I’ve decided to restart my website blog type thing to document a project I’ve been working on for over a year now. The next few posts will recap my project(s) since then.

It all started with a friend of mine saying how surprised he was that the TurboGrafx-16 had some decent looking games even though it only had an 8-bit processor. I took this as a slight upon 8-bit processors everywhere. Modern 8-bit microcontrollers being quite powerful. So I decided to create a modern 8-bit game console with 16-bit like capabilities and see what it can do with it. That’s cheating of course, comparing an old 8-bit CPU to a modern one, but I don’t care. Plus I hadn’t done any board design, so this will be new and interesting.

My first thought was to use a microcontroller to generate an NTSC signal. Some googling showed this was possible and had sucessfully been done before, but in each case the signal generated was, well, crappy. It’s impressive people have been able to get it to work at all, but the signal is either monocrome or low resolution. A microcontroller just isn’t fast enough to generate a full resolution color image without some external help. For instance a common frequency for providing data to an NTSC encoder is 27MHz, but the Atmel chip I settled on runs at 32MHz. That doesn’t leave any room for generating meaningful data. I needed something with lots of horsepower and accurate timing. What do you do when you need that, you get an FPGA. Another thing I hadn’t done before, more new and interesting. So I could have a microcontroller controlling an FPGA that feeds data to an external NTSC video encoder.
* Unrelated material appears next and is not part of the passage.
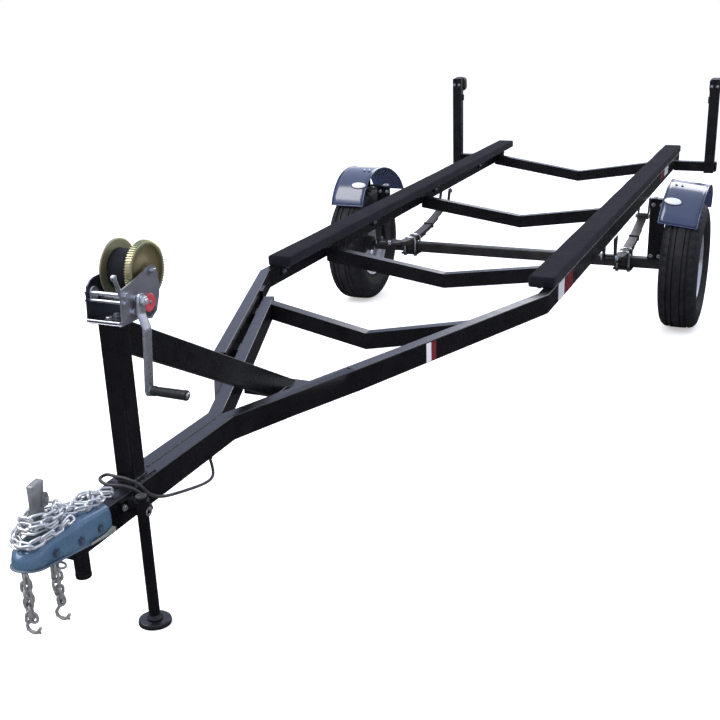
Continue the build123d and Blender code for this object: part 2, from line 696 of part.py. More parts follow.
# the rest heaped around the latch, with its end run back onto the tongue
heap = [(-14, -3548, 585), (-36, -3572, 585), (-38, -3618, 585), (-32, -3662, 583),
        (-4, -3684, 581), (26, -3676, 582), (38, -3638, 585), (34, -3594, 585),
        (12, -3574, 592), (-16, -3584, 598), (-30, -3618, 600), (-24, -3658, 599),
        (14, -3670, 598), (33, -3634, 600), (24, -3592, 599), (4, -3556, 590),
        (-8, -3520, 582), (-20, -3484, 577), (-20, -3448, 573), (4, -3428, 567),
        (28, -3436, 564)]
finish(rounded_run(heap, CHAIN_R, "chain heap"), "chain_pile")

# ---------------------------------------------------------------- wiring
CORD_D = 8.0
gland_dir = Vector(0.5, -0.35, -0.79).normalized()
gland_at = Vector(22.0, -3003.0, ARM_TOP - TUBE_H)
with BuildPart() as gland:
    with BuildSketch(Plane(origin=gland_at - gland_dir * 10, z_dir=gland_dir)):
        Circle(7.5)
    extrude(amount=22)
    with BuildSketch(Plane.XY.offset(ARM_TOP - TUBE_H)):
        with Locations((22, -3003)):
            Rectangle(60, 60)
    extrude(amount=30, mode=Mode.SUBTRACT)
finish(gland.part, "wiring_gland")

first = gland_at + gland_dir * 12
second = first + gland_dir * 31
route = [tuple(first), tuple(second), (58, -3050, 445), (65, -3100, 454),
         (65, -3160, 469), (62, -3220, 484), (57, -3276, 500), (52, -3314, 524),
         (51, -3342, 563), (18, -3347, 577), (-14, -3342, 573), (-40, -3337, 573),
         (-60, -3338, 573), (-64, -3360, 573), (-42, -3376, 573), (-8, -3386, 573),
         (24, -3377, 574), (48, -3363, 562), (57, -3342, 537), (58, -3334, 512)]
cord = rounded_run([to_part(p) for p in route], CORD_D / 2, "cord")
cord.label = "wiring_cord"
export_step(cord, "parts/wiring_cord.step")

# flat plug at the cord's free end
end = Vector(*route[-1])
end_dir = (end - Vector(*route[-2])).normalized()
with BuildPart() as plug:
    with BuildSketch(Plane(origin=end, x_dir=(0, 1, 0.3), z_dir=end_dir)):
        RectangleRounded(22, 11, 3)
    extrude(amount=24)
finish(plug.part, "wiring_plug")
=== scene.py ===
import math, random
import bpy
from mathutils import Vector, Matrix


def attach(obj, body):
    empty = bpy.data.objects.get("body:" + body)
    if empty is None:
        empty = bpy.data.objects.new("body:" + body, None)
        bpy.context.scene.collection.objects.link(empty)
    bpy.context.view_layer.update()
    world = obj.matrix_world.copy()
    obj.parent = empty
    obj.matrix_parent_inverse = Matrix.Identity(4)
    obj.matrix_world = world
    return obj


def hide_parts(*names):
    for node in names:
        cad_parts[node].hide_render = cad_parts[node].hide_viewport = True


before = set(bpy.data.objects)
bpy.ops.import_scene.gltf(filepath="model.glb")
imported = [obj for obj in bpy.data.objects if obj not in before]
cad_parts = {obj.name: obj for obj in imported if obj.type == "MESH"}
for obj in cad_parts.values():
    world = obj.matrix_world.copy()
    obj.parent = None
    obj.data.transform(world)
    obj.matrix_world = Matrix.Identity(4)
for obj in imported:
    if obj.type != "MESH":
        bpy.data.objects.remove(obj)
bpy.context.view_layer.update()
random.seed(11)

# ------------------------------------------------------------------ the model's drawing frame
# Pieces are drawn level, in millimetres, with the axle at y = 0 and z = 303, and then
# take the same place and pitch as the CAD.
PITCH = math.radians(3.75)
AXLE_Y, AXLE_Z = 1038.477, 303.0
TRACK = 1699.0
CP, SP = math.cos(PITCH), math.sin(PITCH)


def F(x, y, z):
    z -= AXLE_Z
    return Vector((x, AXLE_Y + CP * y - SP * z, AXLE_Z + SP * y + CP * z)) / 1000


def LV(x, y, z):
    return Vector((x, y + AXLE_Y, z)) / 1000


# ------------------------------------------------------------------ camera
yaw, pitch, roll = [math.radians(a) for a in (23.9663, 16.4442, -0.4235)]
fwd = Vector((-math.sin(yaw) * math.cos(pitch), math.cos(yaw) * math.cos(pitch), -math.sin(pitch)))
right = Vector((math.cos(yaw), math.sin(yaw), 0))
up = right.cross(fwd)
r2 = right * math.cos(roll) + up * math.sin(roll)
u2 = -right * math.sin(roll) + up * math.cos(roll)
cam = bpy.data.objects.new("Camera", bpy.data.cameras.new("Camera"))
bpy.context.collection.objects.link(cam)
M = Matrix((r2, u2, -fwd)).transposed().to_4x4()
M.translation = Vector((1.44156, -5.21254 + AXLE_Y / 1000, 1.31221))
cam.matrix_world = M
cam.data.sensor_width = 36
cam.data.lens = 1049.3171 / 720 * 36
cam.data.clip_end = 3000
bpy.context.scene.camera = cam
bpy.context.scene.view_settings.view_transform = "Standard"

# ------------------------------------------------------------------ the wiring cord
ROUTE = [(28.01, -3007.21, 476.5), (43.54, -3018.08, 451.97), (58, -3050, 445), (65, -3100, 454),
         (65, -3160, 469), (62, -3220, 484), (57, -3276, 500), (52, -3314, 524),
         (51, -3342, 563), (18, -3347, 577), (-14, -3342, 573), (-36, -3338, 573),
         (-47, -3340, 573), (-50, -3360, 573), (-36, -3375, 573), (-8, -3386, 573),
         (24, -3377, 574), (48, -3363, 562), (57, -3342, 537), (58, -3334, 512)]
curve = bpy.data.curves.new("wiring_cable", "CURVE")
curve.dimensions = "3D"
sp = curve.splines.new("NURBS")
sp.points.add(len(ROUTE) - 1)
for pt, c in zip(sp.points, ROUTE):
    pt.co = (*F(*c), 1)
    pt.radius = 0.02
sp.order_u = 3
sp.use_endpoint_u = True
curve.resolution_u = 10
curve.bevel_depth = 0.2
curve.bevel_resolution = 5
cable = bpy.data.objects.new("wiring_cable", curve)
bpy.context.collection.objects.link(cable)
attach(cable, "trailer")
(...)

I’ll also need to make some noise. I’d already settled on an FPGA at this point, so I might as well have it also act as the SPU. I found some audio DACs using I2S, which is apparently a thing, and also awesome. I also considred using a seperate microcontroller with I2S or build in audio DACs. The ones I found either didn’t have as much memory as I calculated I’d need, or they were 32-bit. And that’s just too many bits, that’s cheating. The specific kind of cheating that I won’t do, or is it? The 68k in the Genisis looks like a 32-bit processor from software, even though it’s implemented with a 16-bit core. I’ll also need joysticks. I have a handful of NES/SNES/Genisis controllers in my collection I can use. Next up I’ll need a “cartrige.” Micro SD cards are ubiquitous and I’ve seen them interfaced with an Arduino before via SPI. So that will work.
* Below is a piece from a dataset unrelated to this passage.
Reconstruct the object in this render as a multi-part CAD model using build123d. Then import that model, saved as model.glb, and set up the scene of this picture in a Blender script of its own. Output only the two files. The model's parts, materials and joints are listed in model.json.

I’ll also need more cowbell RAM. And this is where it gets messy. You need lots of signals to get RAM running. I have to consider what can I reasonably manufacture without it becoming prohibitively expensive for a hobby project. How many layers the board can have, what IC packages I can use. I can’t hand solder BGA, that would have to be professionally manufactured. Fully assembled one-off prototype boards are too expensive for me to stomach. 2-4 layer boards are relatively cheap to get manufactured and TQFP chips are hand solderable. Ideally I’d like to have seperate RAMs for the CPU and GPU/SPU with the GPU/SPU mapped into the CPU’s memory space. That poses three problems, routing that many signals on a relatively low density board, having enough pins in the FPGA, and finding a CPU with a flexible memory controller. There’s the Atmel chips with expandable data memory, Microchip chips with expandable program memory, and Zilog cips (makers of the venerable Z80) with expandable program and data memory. Ideally I’d like to have expandable prgram and data memory, so the Zilog chip is the clear winner. But do I have enough pins? No, no, I do not. The most usable pins I can get in a TQFP FPGA is about 100. The FPGA->RAM interface takes about 45 signals, the CPU to FPGA interface takes about 45 as well, the FPGA to audio DAC interface takes about 4, the FPGA to video encoder interface takes about 10, and by the way some of those 100 pins are dual use and really ought to be used just for configuration.

Expandable program memory is interesting, but that makes mapping the FPGA into the CPU’s memory space not feasible becuase of how program memory is modified. thank’s modified hardvard architecture. Expandable data memory is what I really want, though it does mean I have to update the MCUs flash to load a new game from the “cartrige.” The Atmel chip also has an SDRAM controller as well as an SRAM controller that can be used simultaniously with the SRAM controller having multiplexed signals so it uses fewer pins. This is awesome and perfect and only available on a variant of the chip they don’t sell and requires an SDRAM chip that’s not manufactured anymore. So my dream of having seperate RAMs just isn’t happening. The FPGA will have to demultiplex the MCU signals and act as an arbiter between the MCU/GPU/SPU and RAM. On top of this the Atmel chip’s memory controller doesn’t have an external wait signal, so I have to have fixed timing to the RAM, which limits me to an SRAM. The problem with trying to interface to DRAM from an SRAM interface is that DRAM requires refresh cycles. So the CPU needs to know it has to wait or be told to wait while this happens. Without a wait signal you have to assume the worse possible case (a DRAM refresh occurs right when the memory access is requested) and insert wait states to wait until the DRAM can respond. The worst case access time is 100 times slower than the typical access time. SRAM is easier to interface to, but much more expensive than DRAM and only available in smaller capacities.

So I’ve got a plan that will totally work and not have to change drastically.